Still I’m confounded by the sandal comment.  So, I put the question to you.  Now and then we ask our Facebook friends a question and post the comments here on Fridays.  We call it Facebook Friday.  If you’d like to participate, friend us in the right hand column and follow us. 
Today’s Facebook Friday question was:  “Is it an old wives tale?  Is there inherent danger?  What’s the issue with riding in sandals?”




    • David R: Getting beat up by the bike fashion police.



    • Tim W: That's an old wive's tale. Someone (Teva?) made some SPD capable sandals a few years back, IIRC.



    • Jason G: Aside the obvious danger to scraping the shit outta your feet in a crash or even a curb strike, you would to shave your toes and feet too.



    • Mitchell B: Way back when I was a kid, I nearly scraped my toe to the bone when I crashed wearing sandals! Severe toe road rash! Not fun!



    • Mark H: If it feels good, do it.
      Fly that freak flag high.
      Shimano makes a clipless sandal.
      Here is my rule: Sandals are okay; Thongs, no way!
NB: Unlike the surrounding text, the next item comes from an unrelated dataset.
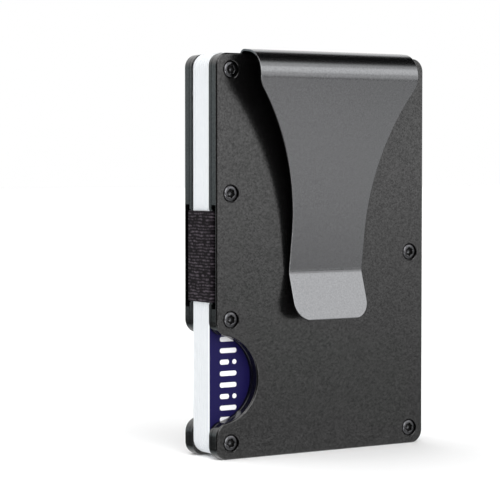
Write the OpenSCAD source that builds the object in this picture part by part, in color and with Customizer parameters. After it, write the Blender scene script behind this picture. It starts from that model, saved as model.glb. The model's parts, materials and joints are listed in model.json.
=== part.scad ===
// Minimalist card wallet with a sprung money clip.
// It stands on its short end. X is the width, with the thumb notch at -X and the open card side at +X.
// Y is the thickness, with the clip in front at -Y. Z is the height.
// The origin is on the base, in the middle of the width and of the thickness.

/* [Plates] */
// Width of both plates
wallet_w = 55; // [54.6:0.1:58]
// Height of both plates
wallet_h = 86; // [85.8:0.1:90]
// Thickness of an outer plate
outer_t = 2.0; // [1.9:0.05:2.6]
// Thickness of an inner plate
inner_t = 1.1; // [1.0:0.05:1.6]
// Corner radius of the plates
corner_r = 2.8; // [1.5:0.1:3.2]

/* [Thumb notch] */
// Radius of the round bite
notch_r = 9.35; // [7:0.05:10]
// Height of the bite's centre above the base
notch_z = 17.1; // [16:0.1:18.5]
// How far the bite's centre lies inside the long edge
notch_inset = 1.05; // [0.5:0.05:2]
// Radius of the round shoulders beside the bite
shoulder_r = 3; // [1.5:0.1:3.5]

/* [Cards] */
// Number of cards carried
card_count = 8; // [2:1:12]
// Thickness of one card
card_t = 0.76; // [0.7:0.01:0.84]
// Free play beside each card
card_play = 0.058; // [0.04:0.001:0.1]
// Width of a card
card_w = 53.98; // [53.5:0.01:54.03]
// Height of a card
card_h = 85.6; // [85:0.1:85.7]

/* [Screws] */
// Distance of the screws from the long edges
screw_side = 3.7; // [3.4:0.1:4.2]
// Distance of the corner screws from the short edges
screw_end = 3.5; // [3.2:0.1:4.2]
// Radius of a screw head
head_r = 1.7; // [1.4:0.05:1.8]

/* [Elastic straps] */
// Width of each strap
strap_w = 19.4; // [14:0.1:20.4]
// Thickness of the woven elastic
strap_t = 0.5; // [0.4:0.05:0.5]

/* [Money clip] */
// Thickness of the spring steel
clip_t = 0.45; // [0.4:0.01:0.45]
// Half of the clip's width at its root
clip_half_w = 20.75; // [19:0.05:21.2]
// Half of the clip's width at its waist
waist_half_w = 9.65; // [7:0.05:11]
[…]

    • Cameron P: Shimano and Lake both sell cycling sandals. I doubt it's too dangerous.

Friday, January 9, 2009

The Toe Fist

It’s taken me about 15 years of white bloodless cold on-the-brink of frostbite bitten toes to figure out a process of getting dressed to keep my feet from turning into lifeless bricks on cold winter rides.  It is much more effective than dancing like Beyonce’ on the side of the road.  I’ve got friends who insist on a number of other comical solutions, like putting Saran wrap their forefeet.  After trying it, evening using the red color thinking it’d be hotter, I’m come to the conclusion that I’m not into the Saran Wrap foot fetish.  It doesn’t solve the real problem and disrupts the foot-sock-shoe-pedal connection too much.  Chemical toe warmers and foot beds work, but they are only a variable in the happy feet equation and require air to keep working their magic.  The real key to keeping your feet warm in the winter is maintaining good blood flow in your piggies.  It’s science dammit!!  Everything else is just icing.  Dedicated winter cycling shoes work fine, but snug them or regular cycling shoes up too tight and no amount of SIDI Italian leather goodness is going to get your core body heat to reach the ends of your pistons.  So how do you keep air in your shoe and avoid cutting off your circulation?  The toe fist my friend…the toe fist. 

Prior to putting my feet in my shoes, I make a fist with my toes and then lightly cinch up the straps/laces.  Combine this with some or all of the other bright ideas out there, even dancing and singing the chorus to “Single Ladies” and you’ll be golden.  The downfall is that, well duh, your shoes aren’t on tight.  However, you’re not trying to win a summer crit sprint or make the holeshot at the local MTB series.  I have tested my theory through cyclocross season and on both road and mountain bike rides this winter, works every time.  The longest ride I’ve had so far has been nearly 3 and a half hours, plenty for winter.  Cinder block feet are no longer the reason I start heading home.  Chances are some other ailment will get me first; such as being too out of shape to ride more than 3 hours, frozen water bottles or my suspension fork busting a seal. 

Here’s how I get dressed for winter and implement the foot fist technique using embrocation, winter cycling underwear, Toastie Toes and winter booties.

1 Starting naked, grab your warm weather cycling underwear, a towel, your cold & wet conditions cycling embrocation and your thickest warmest newest winter hiking style socks.  Go to the bathroom.  I don’t mean just go there, go there and do your business.  Trust me this is the best step one ever. 

2 Next, don warm weather cycling underwear.  This is the best step 2 ever.

3 Standing on the towel in your skivvies apply embrocation on your legs, feet, toes, forearms.  Use whatever is left on your lower back.  It’ll feel like magic fingers mid-ride.  I won’t get into all the details with embrocation, but there’s a reason you put on underwear and went to the bathroom first.  There are few things in life more painful than accidently causing your junk to catch fire in the middle of nowhere because you dredged your underwear through burning hot chili-pepper embrocation an hour earlier.  Do yourself a favor, when you’re finished wash your hands with soap and keep your hands off the giblets, out of your eyes and away from other tender areas for a while. 

4 Put on those socks.  Affix your Toastie Toes if you got ‘em. 

5 Put on the rest of your winter cycling related gear except for your shoes.

6 If you’re into wrapping your toes with Saran Wrap, do it now.  Then, put on a shoe. 

7 Make the biggest fist you can with your foot inside the shoe. 

8 Starting with the one closest to your toes and with your toe still in fist mode do all the straps and buckles on your shoes.  You should be able to wiggle your piggies inside your shoe and your shoe should be relatively secure on your foot.

9 Repeat with the other shoe.

10 Put on your warm winter weight cycling booties.

 Ride my friend.  Ride.  Unless you’re in freaking Siberia, Alaska or somewhere north of the Upper Peninsula of Michigan, you feet will no longer be the reason you come home from a winter bike ride.